Selfin Mau Jadi Apa?

Iwan Budi Santoso 2 Mei 2014

Itu adalah pertanyaan sepuluh purnama yang lalu kepada seorang anak kelas 3 berambut keriting. Ia hanya tersenyum, menggeleng, pergi meninggalkan tatapan mataku lalu bergabung bersama kerumunan anak yang sedang bermain tiup karet.

Pertanyaan di atas adalah pertanyaan klasik yang sering dilontarkan oleh orang dewasa kepada seorang anak. Lalu apakah yang akan terjadi jika pertanyaan itu diajukan kepada orang dewasa? Mau jadi apa dirimu?
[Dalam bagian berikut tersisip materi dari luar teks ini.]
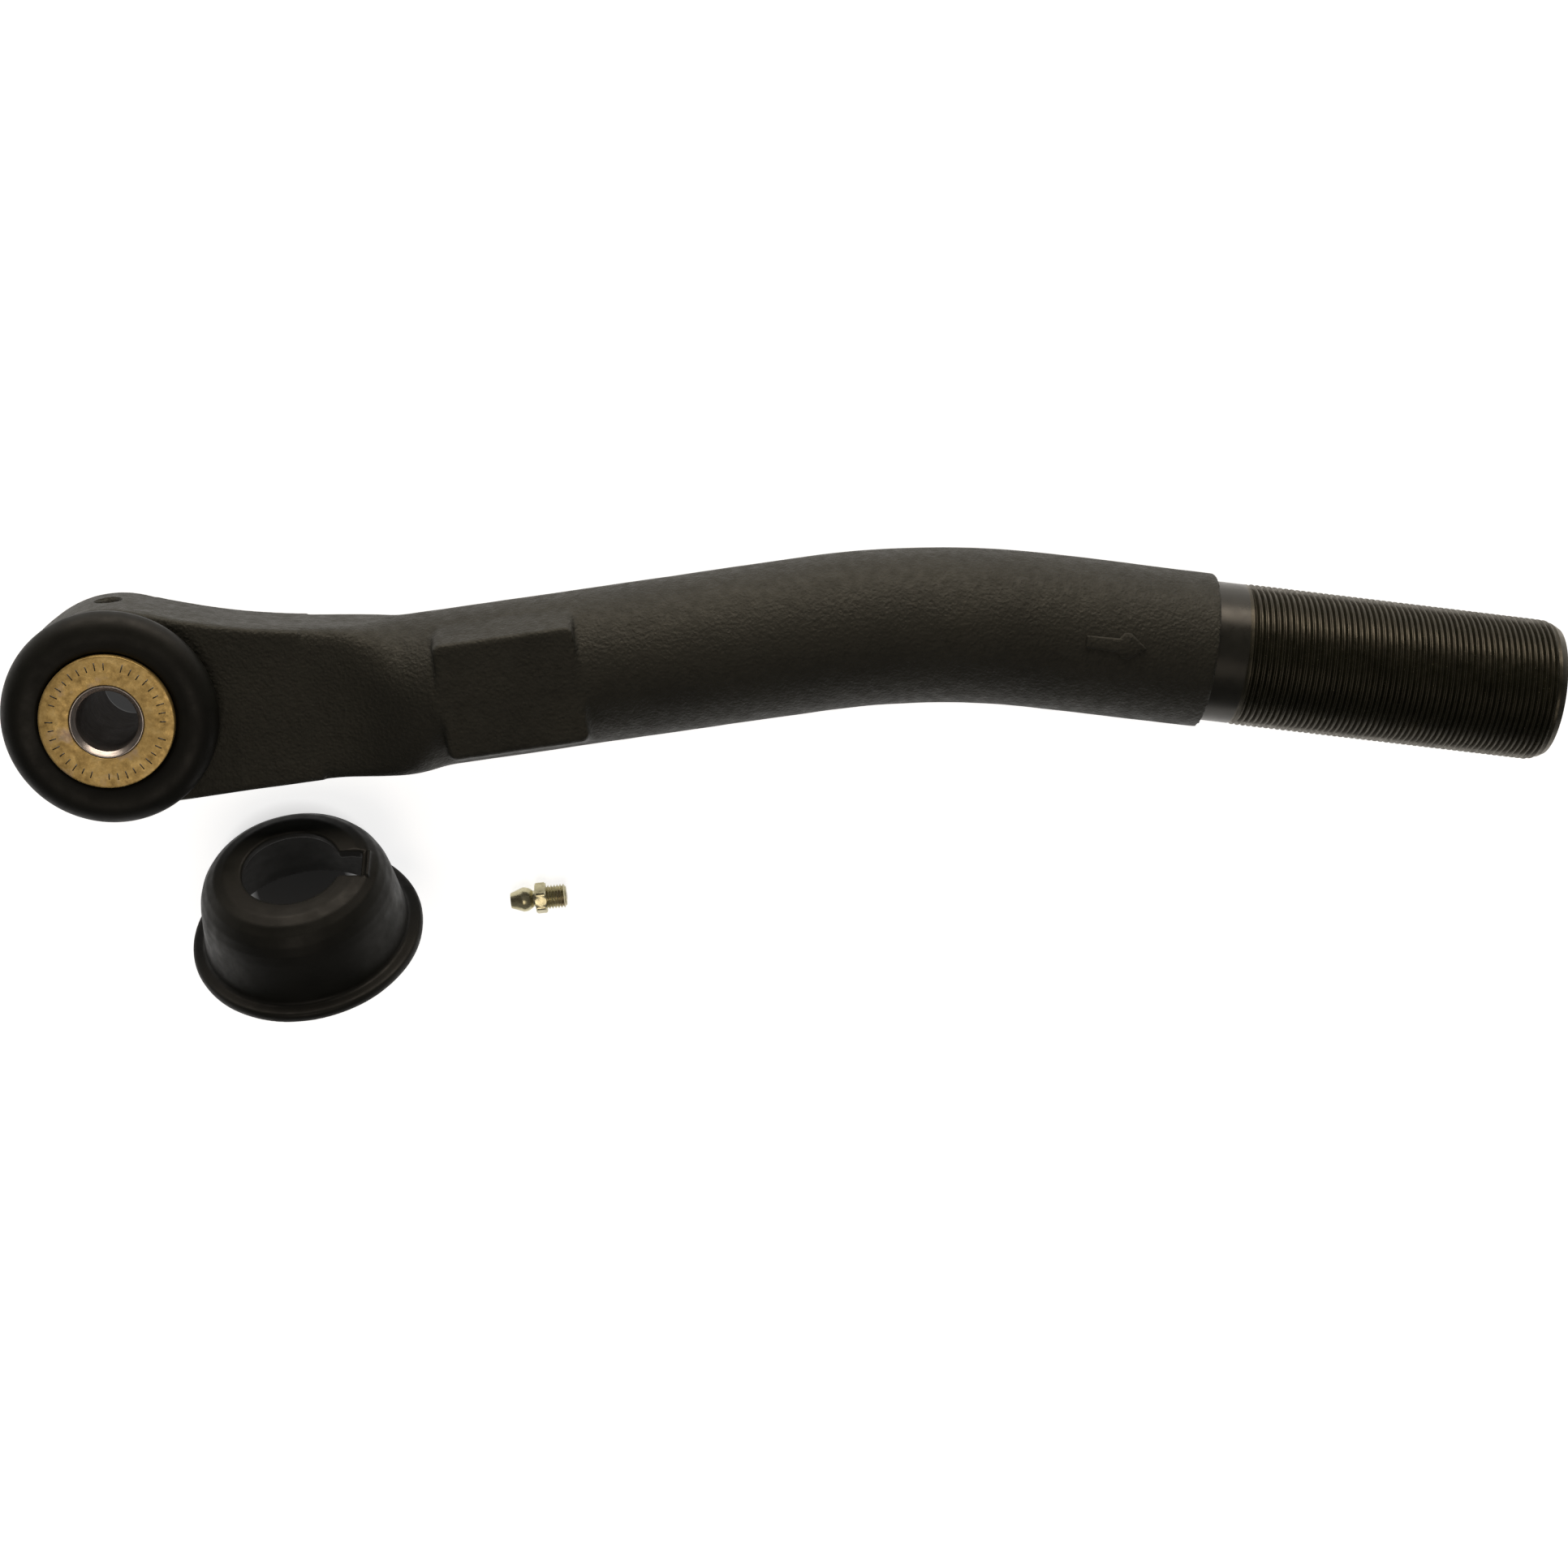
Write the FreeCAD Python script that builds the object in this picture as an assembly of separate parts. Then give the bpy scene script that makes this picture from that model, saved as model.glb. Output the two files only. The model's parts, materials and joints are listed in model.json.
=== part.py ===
import FreeCAD, Part
import math
import os

# Tie rod end: a bent steel rod with a ball joint head and an M36 x 1.5 shank, plus the spare
# dust boot and the grease fitting that are supplied loose with it. Millimetres, +Z up.
# Origin: the centre of the ball. +Z: along the ball's sleeve, towards the booted face.
# +X: towards the end of the threaded shank. +Y: the convex side of the bend.

V = FreeCAD.Vector

# Rod, laid out along the straight that leaves the head
BALL_ABOVE_AXIS = 8.1
HEAD_R = 26.6
FACE_Z = 12.0
BAR_R = 19.8
NECK_FILLET_R = 195.0
NECK_START = 46.0
WEB_BOTTOM = 17.3
NECK_END = 80.4
FLATS_START = 81.4
FLATS_END = 116.9
FLATS_HALF_WIDTH = 14.8
FLATS_HALF_DEPTH = 19.9
FLATS_SIDE = (18.7, 5.0)
BEND_CORNER = 205.6
BEND_ANGLE = 15.3
BEND_R = 225.0
ROW_ANGLE = 7.95

# Shank, measured from the corner of the bend
SHOULDER = 71.0
LAND_LENGTH = 8.0
LAND_R = 17.8
SHANK_END = 161.0
THREAD_R = 18.0
THREAD_PITCH = 1.5
THREAD_DEPTH = 0.92
THREAD_TURNS = 53
TIP_CHAMFER = 2.6

# Ball joint
BALL_R = 17.0
SLEEVE_HALF = 22.0
SLEEVE_NECK_R = 10.75
SLEEVE_END_R = 9.2
SLEEVE_STEP_Z = 19.0
SLEEVE_BORE_R = 7.65
SLEEVE_CHAMFER = 1.2
LINER_IN_R = 17.03
LINER_OUT_R = 18.0
SEAT_R = 18.04
RACE_R = 21.5
LIP_R = 16.3
LIP_Z = 9.5
RACE_TOP_Z = 6.8
COVER_Z = (8.0, 9.9)
SNAP_Z = (10.0, 11.1)
WASHER_R = 16.75
WASHER_BORE_R = 9.25
PORT_ANGLE = 94.0
PORT_R = 2.75

# Loose dust boot
BOOT_RIM_R = 29.8
BOOT_RIM_THICK = 3.4
BOOT_HEIGHT = 26.0
BOOT_HOLE_R = 12.5
BOOT_RIM_CENTRE = V(45.6, -61.5, 3.7)
BOOT_AXIS = V(-0.10, 0.866, 0.49)

# Grease fitting, measured from its head
FITTING_CENTRE = V(103.8, -58.25, -18.25)
FITTING_ANGLE = 5.2
FITTING_LENGTH = 14.6
FITTING_BORE_R = 1.15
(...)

Orang dewasa yang sudah berpuluh-puluh tahun itu akan membutuhkan waktu yang relatif lebih lama dibandingkan dengan anak kecil. Minimal ia akan berpikir kilas balik perjalanan hidupnya, hambatan dan tantangan yang ia lalui serta berbagai pilihan lain untuk meraih apa yang akan diinginkannya. Orang dewasa akan menjawabnya dengan nada diplomatis, karena jawaban yang pasti sudah terhalang oleh berbagai macam pertimbangan.
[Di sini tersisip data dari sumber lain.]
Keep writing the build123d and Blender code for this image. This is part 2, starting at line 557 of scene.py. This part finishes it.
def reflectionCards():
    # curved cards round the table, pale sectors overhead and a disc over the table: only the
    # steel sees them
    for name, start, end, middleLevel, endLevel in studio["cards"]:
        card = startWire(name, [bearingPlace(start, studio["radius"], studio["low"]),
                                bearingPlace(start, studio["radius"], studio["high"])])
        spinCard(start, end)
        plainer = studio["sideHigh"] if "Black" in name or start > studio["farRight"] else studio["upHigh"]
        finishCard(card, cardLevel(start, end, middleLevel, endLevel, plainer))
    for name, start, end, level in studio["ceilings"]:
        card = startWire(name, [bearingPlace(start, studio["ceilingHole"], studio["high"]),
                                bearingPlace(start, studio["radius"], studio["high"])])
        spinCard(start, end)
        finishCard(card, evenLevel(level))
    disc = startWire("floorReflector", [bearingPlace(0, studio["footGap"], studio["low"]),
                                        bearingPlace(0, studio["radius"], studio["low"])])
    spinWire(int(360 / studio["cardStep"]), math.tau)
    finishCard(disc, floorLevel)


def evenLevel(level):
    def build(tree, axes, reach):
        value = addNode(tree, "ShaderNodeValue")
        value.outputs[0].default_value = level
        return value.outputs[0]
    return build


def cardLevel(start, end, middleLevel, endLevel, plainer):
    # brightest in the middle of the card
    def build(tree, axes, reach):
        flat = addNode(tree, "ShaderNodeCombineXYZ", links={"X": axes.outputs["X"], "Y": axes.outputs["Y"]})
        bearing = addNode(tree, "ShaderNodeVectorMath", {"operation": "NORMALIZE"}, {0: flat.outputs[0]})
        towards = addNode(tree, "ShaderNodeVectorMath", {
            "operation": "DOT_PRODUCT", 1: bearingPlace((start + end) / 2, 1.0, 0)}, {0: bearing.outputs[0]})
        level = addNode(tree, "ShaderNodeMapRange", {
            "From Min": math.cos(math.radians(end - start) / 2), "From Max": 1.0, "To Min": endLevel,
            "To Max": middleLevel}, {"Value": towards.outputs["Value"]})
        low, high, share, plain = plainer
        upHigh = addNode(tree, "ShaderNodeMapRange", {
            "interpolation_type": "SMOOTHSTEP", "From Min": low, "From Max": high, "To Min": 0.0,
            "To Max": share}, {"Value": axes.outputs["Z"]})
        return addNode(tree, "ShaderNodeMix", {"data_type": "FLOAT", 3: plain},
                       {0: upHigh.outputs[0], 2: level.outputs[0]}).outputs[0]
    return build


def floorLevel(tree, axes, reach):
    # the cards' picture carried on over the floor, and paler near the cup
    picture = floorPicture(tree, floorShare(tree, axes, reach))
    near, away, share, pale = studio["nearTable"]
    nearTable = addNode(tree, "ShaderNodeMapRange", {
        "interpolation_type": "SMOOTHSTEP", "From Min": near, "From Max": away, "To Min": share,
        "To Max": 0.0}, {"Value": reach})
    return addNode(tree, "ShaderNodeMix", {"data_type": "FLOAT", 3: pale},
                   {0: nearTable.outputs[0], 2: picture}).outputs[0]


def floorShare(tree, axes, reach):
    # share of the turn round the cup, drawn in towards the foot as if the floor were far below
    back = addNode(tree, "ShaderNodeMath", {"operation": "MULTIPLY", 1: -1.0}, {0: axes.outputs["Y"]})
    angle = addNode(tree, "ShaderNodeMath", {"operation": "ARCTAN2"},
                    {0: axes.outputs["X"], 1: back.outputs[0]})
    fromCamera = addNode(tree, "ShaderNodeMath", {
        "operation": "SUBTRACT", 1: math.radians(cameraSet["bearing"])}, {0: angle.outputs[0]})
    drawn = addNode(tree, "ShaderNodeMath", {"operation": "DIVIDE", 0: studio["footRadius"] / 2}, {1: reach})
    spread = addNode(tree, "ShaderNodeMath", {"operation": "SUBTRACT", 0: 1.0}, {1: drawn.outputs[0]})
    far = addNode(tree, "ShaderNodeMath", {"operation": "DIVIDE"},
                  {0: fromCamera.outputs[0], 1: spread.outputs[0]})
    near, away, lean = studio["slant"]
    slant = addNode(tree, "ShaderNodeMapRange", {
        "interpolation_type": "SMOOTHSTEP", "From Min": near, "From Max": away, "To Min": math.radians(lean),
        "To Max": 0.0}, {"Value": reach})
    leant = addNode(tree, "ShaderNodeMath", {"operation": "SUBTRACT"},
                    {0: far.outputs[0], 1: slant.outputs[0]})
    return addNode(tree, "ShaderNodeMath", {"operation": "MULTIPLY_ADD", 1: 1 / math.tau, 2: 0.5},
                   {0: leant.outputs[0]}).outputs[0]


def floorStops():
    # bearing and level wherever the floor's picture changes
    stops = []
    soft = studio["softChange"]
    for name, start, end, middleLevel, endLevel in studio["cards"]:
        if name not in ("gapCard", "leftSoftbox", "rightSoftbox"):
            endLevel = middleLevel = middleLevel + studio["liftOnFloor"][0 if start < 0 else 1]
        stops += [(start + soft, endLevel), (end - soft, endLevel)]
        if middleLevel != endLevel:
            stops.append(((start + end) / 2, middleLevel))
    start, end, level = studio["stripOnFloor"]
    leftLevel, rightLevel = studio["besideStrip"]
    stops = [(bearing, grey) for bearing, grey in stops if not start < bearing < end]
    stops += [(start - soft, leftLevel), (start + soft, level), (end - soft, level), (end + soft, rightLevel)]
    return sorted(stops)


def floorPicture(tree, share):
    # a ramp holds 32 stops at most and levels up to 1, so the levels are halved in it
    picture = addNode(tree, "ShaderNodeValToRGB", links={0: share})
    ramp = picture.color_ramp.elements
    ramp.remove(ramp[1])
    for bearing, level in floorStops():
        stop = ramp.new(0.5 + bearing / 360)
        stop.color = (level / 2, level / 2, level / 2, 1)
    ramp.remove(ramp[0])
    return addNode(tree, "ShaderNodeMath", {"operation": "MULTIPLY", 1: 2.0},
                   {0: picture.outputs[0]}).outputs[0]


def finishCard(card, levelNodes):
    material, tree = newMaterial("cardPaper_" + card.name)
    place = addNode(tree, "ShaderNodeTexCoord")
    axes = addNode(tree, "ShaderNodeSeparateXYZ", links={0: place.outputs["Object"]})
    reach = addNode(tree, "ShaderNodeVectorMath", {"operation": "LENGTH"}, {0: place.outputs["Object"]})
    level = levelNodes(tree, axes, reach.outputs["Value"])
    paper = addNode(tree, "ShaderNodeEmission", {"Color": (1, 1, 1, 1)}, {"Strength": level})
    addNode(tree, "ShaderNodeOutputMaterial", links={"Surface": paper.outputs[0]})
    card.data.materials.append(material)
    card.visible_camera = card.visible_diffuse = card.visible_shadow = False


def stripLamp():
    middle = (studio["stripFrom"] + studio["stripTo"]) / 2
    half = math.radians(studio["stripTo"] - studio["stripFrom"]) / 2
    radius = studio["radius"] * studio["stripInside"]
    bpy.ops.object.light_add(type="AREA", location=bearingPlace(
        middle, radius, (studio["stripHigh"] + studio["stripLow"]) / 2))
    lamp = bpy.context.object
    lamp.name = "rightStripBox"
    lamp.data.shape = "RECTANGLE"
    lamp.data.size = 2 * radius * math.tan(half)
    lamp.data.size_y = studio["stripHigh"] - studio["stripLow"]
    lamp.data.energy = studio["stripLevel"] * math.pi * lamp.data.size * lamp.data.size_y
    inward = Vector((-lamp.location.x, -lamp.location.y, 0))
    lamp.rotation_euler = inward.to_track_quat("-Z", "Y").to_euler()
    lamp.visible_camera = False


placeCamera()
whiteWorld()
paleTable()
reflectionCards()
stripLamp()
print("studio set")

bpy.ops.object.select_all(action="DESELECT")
Banyak guru yang memberi catatan khusus kepada Selfin. Ia dinaikkelaskan dengan alasan kasihan. ‘Su talalu tua umurnya’, ‘dinaikan takut menambah angka putus sekolah di Batulai’. Selfin tidak bisa membaca dan Selfin tidak bisa menulis, jawaban itu yang aku dapat ketika aku bertanya kepada orang-orang di sini. Oh Tuhan, terima kasih atas kehadiran anak ini yang telah memberikanku tantangan awal sebagai guru di SD Inpres Batulai.

Sempat membuatku sampai pada tahap ‘memvonis’ anak ini mengalami disleksia. Suatu permasalahan pada struktur saraf yang mengakibatkan seseorang mengalami kesukaran dalam belajar khusunya membaca, menulis, dan menghitung.

Purnama demi purnama berlalu. Suatu hari ketika aku bersepeda melewati rumahnya di kawasan perumahan transmigrasi di Istua pandanganku terhadap pendidikan mulai berubah. Aku melihat ia seorang diri di rumah, berbalut sarung, dengan wajah pucat memandangku seolah ingin mengucapkan ‘selamat sore Pak’. Oh ya aku baru sadar, sudah dua hari ini aku tidak mendengar ucapan ‘Selamat pagi Pak’ yang begitu lantang. Sudah dua hari juga aku merasa tidak ada yang mencium tanganku ketika aku pulang, sambil merengek untuk membawakan tasku ke ruang guru. Ooo,,, Selfin sedang sakit seorang diri di rumah, tidak ada seorangpun yang menemani.

***

Saat ini Selfin menjadi anak yang sangat membanggakan. Perlahan ia sudah akrab dengan keramaian huruf dan angka. Berusaha merangkainya lalu menafsirkan menjadi sebuah ucapan yang bisa dimengerti. Selfin mulai gelisah dengan dirinya. Ia ingin menjadi pintar seperti anak-anak di kelasnya. Ia tidak ingin diberikan perlakuan khusus oleh ku. Ia terkadang sering ‘merepotkanku’ dengan meminta tugas tambahan saat menjelang jam pelajaran usai. Perilaku terpujinya masih ia pelihara. Setiap hari dialah yang membersihkan ruangan kelas 3 tanpa memandang jadwal piket.

Banyak dari kita mungkin akan mudah merasa kehilangan ketika ada anak cerdas di kelas yang tidak hadir. Selfin telah memberikan banyak pelajaran berharga kepadaku akan arti pendidikan. Bahwa pendidikan bukanlah tentang ‘akan menjadi apa’. Pendidikan adalah tentang cara-cara mulia yang dilakukan untuk menjadi sesuatu.

Selfin juga telah mengajarkan kepadaku untuk lebih berhati-hati dalam memvonis anak-anak yang kemampuannya berbeda dengan orang kebanyakan. Selfin membutuhkan lingkungan nyaman, guru yang apresiatif, dan teman-teman yang menyenangkan sehingga ia menjadi anak yang memiliki semangat luar biasa untuk belajar.

Selamat Hari Pendidikan Nasional, selamat memperingati lahirnya Bapak Pendidikan Indonesia Ki Hadjar Dewantara. Semoga keluhuran budi pekerti generasi bangsa Indonesia senantiasa terwujud.